(Problem to work on)
In the material below, find all lines with the string "Identity" and copy them.

(Provided data)
===============

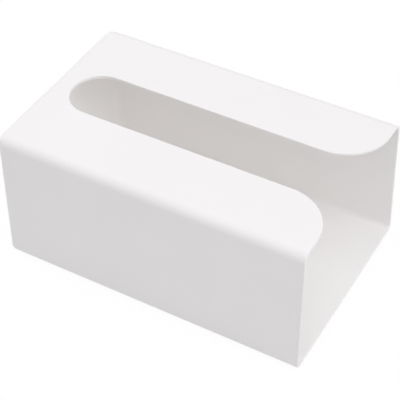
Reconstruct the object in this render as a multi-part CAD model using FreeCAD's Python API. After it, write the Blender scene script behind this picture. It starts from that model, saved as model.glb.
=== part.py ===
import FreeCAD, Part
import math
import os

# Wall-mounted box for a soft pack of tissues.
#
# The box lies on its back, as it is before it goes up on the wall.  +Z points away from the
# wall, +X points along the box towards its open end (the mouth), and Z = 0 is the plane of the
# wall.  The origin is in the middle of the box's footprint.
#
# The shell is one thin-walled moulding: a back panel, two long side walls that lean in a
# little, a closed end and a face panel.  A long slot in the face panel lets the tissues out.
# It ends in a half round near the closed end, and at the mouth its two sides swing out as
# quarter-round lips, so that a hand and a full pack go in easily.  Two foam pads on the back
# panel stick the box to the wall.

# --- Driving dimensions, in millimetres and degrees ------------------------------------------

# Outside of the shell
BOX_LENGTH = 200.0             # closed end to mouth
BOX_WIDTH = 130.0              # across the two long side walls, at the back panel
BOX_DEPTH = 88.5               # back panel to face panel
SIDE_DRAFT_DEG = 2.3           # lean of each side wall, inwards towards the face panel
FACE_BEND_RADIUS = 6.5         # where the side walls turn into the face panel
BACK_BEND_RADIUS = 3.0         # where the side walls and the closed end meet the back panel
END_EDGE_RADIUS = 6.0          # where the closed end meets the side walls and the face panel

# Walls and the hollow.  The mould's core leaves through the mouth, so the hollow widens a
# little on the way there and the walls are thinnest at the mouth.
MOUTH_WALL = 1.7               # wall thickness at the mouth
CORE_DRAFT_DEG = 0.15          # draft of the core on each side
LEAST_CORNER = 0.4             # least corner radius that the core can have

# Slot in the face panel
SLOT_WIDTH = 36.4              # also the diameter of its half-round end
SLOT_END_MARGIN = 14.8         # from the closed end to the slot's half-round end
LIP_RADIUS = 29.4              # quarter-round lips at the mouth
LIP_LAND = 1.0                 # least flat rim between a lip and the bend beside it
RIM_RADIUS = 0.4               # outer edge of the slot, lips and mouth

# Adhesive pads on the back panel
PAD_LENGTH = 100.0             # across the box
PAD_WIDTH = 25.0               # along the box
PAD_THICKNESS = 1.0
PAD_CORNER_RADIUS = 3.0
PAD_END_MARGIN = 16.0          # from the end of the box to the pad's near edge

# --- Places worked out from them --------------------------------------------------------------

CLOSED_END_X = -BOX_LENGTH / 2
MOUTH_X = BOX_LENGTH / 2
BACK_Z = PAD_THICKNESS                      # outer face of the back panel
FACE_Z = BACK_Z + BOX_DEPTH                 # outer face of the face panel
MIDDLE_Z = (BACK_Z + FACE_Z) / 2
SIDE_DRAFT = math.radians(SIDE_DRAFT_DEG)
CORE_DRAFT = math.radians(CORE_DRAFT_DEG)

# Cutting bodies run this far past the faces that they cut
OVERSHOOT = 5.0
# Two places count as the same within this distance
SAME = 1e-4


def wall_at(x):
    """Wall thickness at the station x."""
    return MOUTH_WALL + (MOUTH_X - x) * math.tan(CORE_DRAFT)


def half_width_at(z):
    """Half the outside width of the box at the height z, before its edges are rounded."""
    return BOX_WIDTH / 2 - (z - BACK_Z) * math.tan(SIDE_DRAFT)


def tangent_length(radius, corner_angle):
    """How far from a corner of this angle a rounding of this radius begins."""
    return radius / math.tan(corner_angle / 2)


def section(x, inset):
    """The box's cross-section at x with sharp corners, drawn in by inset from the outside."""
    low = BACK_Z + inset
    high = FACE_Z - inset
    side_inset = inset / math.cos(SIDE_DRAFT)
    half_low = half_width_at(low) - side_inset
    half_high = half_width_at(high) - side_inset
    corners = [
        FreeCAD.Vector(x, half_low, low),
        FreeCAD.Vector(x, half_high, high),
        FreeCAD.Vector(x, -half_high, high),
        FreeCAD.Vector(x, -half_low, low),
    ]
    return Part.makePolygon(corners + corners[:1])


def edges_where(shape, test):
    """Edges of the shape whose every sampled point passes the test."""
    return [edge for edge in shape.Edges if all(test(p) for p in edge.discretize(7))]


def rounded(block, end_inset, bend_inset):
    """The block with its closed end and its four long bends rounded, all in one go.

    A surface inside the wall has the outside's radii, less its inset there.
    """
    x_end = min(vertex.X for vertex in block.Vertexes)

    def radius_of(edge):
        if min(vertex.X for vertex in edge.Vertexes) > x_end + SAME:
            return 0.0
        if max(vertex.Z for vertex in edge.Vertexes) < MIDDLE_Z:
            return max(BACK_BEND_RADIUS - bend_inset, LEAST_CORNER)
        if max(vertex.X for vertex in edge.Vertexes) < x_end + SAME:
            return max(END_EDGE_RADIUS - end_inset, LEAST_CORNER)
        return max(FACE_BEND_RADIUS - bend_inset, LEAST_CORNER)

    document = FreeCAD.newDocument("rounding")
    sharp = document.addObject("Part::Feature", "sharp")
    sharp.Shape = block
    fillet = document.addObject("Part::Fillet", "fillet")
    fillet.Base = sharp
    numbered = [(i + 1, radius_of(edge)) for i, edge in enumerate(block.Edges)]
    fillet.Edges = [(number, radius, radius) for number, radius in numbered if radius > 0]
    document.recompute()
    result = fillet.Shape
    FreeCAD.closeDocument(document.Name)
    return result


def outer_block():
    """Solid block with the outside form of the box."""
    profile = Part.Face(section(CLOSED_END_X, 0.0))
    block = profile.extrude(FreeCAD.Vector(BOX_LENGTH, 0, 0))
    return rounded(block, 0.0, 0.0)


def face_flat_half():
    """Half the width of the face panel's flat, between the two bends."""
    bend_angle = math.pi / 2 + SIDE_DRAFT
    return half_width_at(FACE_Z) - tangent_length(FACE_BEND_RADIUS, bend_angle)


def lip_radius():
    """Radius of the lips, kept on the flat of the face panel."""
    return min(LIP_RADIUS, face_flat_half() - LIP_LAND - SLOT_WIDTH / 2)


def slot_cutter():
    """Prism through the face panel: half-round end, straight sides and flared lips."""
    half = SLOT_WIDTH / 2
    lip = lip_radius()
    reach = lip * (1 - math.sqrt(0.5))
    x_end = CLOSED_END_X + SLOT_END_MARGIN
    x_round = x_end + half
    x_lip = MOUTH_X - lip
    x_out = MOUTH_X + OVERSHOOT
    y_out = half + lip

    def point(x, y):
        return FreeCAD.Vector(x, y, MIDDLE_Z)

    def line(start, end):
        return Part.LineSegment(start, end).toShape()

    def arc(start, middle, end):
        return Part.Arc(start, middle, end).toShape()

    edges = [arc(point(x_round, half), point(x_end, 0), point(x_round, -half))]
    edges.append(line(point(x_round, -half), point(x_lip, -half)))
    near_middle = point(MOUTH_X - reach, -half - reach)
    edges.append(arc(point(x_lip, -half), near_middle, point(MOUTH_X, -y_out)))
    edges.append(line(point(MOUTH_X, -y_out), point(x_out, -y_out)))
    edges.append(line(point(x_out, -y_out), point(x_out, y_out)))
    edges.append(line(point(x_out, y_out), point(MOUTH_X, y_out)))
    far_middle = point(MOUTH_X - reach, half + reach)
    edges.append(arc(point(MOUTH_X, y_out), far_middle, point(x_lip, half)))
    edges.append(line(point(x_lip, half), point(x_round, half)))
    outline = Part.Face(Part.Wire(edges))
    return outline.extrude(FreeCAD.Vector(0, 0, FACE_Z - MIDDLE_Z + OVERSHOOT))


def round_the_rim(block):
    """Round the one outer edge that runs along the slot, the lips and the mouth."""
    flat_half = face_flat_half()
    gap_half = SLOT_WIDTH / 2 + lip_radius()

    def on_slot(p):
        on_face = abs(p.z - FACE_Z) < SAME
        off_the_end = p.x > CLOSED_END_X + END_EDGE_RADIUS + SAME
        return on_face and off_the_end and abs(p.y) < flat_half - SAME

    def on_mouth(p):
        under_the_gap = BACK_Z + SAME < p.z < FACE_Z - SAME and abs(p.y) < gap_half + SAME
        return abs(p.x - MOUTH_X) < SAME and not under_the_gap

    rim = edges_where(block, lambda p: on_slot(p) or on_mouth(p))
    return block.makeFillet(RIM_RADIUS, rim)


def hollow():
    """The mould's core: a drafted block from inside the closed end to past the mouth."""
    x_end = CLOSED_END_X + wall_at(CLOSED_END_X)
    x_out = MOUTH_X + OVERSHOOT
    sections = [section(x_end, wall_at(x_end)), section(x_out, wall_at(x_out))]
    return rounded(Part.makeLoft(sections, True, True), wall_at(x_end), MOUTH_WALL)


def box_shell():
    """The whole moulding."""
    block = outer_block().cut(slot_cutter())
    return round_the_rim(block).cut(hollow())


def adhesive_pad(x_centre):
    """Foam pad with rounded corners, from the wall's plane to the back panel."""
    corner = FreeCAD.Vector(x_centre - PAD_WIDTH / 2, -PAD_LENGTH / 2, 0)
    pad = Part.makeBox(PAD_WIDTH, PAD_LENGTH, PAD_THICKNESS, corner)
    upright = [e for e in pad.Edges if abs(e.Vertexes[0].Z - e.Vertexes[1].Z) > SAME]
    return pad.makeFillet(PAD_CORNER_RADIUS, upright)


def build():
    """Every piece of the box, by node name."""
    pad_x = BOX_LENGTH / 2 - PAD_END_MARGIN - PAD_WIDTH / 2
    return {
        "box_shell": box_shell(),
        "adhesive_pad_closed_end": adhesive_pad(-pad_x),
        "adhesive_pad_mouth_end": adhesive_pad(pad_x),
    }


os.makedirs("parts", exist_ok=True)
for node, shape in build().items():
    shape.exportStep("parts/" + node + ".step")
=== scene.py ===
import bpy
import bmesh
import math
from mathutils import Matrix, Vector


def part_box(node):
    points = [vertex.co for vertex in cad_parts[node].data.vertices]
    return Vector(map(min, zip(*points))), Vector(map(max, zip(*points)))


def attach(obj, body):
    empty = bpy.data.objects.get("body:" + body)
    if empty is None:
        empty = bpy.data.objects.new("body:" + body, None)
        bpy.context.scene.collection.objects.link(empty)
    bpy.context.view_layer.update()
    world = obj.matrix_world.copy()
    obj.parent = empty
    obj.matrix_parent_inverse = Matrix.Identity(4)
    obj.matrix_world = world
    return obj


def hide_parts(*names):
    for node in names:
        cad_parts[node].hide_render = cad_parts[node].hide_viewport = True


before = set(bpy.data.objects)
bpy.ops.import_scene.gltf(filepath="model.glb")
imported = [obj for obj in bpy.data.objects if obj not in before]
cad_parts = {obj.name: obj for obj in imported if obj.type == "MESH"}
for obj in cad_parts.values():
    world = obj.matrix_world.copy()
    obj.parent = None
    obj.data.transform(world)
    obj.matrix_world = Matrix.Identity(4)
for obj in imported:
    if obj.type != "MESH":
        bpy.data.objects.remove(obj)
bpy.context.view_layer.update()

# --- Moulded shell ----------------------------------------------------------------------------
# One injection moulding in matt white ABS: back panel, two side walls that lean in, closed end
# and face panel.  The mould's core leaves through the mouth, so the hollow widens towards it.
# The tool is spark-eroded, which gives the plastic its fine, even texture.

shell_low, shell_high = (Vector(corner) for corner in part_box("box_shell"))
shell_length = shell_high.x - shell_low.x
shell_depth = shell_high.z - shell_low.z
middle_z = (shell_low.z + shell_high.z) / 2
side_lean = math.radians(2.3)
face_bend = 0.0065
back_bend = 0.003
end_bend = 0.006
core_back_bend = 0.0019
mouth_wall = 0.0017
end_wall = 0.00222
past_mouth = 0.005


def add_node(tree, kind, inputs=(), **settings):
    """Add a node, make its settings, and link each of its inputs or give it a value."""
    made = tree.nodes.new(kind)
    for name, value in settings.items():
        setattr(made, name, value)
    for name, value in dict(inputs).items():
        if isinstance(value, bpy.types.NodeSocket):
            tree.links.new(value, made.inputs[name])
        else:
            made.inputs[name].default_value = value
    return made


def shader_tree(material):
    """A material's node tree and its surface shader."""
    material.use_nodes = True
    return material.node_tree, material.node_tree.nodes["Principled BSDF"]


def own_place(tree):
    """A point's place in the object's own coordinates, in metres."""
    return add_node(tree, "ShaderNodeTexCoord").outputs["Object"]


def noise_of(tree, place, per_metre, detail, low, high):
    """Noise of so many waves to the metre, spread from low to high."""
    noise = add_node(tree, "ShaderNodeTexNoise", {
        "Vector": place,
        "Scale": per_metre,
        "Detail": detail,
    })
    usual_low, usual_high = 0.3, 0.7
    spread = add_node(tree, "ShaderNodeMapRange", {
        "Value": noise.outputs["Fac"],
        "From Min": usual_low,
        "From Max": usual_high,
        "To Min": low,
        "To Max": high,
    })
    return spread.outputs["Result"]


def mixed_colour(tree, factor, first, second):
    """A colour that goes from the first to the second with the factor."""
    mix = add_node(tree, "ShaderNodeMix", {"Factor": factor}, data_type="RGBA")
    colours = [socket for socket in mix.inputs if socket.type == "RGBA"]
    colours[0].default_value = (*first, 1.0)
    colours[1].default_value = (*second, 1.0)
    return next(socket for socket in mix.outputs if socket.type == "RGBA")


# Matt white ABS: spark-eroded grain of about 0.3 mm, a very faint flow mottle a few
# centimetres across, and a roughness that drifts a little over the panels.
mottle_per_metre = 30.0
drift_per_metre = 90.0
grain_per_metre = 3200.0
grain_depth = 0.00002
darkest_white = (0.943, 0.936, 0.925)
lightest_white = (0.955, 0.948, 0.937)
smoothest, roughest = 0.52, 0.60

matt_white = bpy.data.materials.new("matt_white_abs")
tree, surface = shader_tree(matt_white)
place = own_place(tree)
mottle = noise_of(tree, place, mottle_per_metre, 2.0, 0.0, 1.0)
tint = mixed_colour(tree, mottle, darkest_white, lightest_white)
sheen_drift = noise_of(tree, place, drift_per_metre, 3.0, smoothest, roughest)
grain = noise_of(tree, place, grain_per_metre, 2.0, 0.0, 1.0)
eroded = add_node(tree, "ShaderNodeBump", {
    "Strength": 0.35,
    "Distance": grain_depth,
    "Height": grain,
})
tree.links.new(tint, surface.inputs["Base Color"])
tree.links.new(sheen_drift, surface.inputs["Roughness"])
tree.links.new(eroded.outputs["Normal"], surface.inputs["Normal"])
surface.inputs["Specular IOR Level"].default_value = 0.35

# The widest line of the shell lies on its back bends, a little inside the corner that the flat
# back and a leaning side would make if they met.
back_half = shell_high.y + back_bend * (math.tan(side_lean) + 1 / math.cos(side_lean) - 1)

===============

(Solution below)
    obj.matrix_parent_inverse = Matrix.Identity(4)
    obj.matrix_world = Matrix.Identity(4)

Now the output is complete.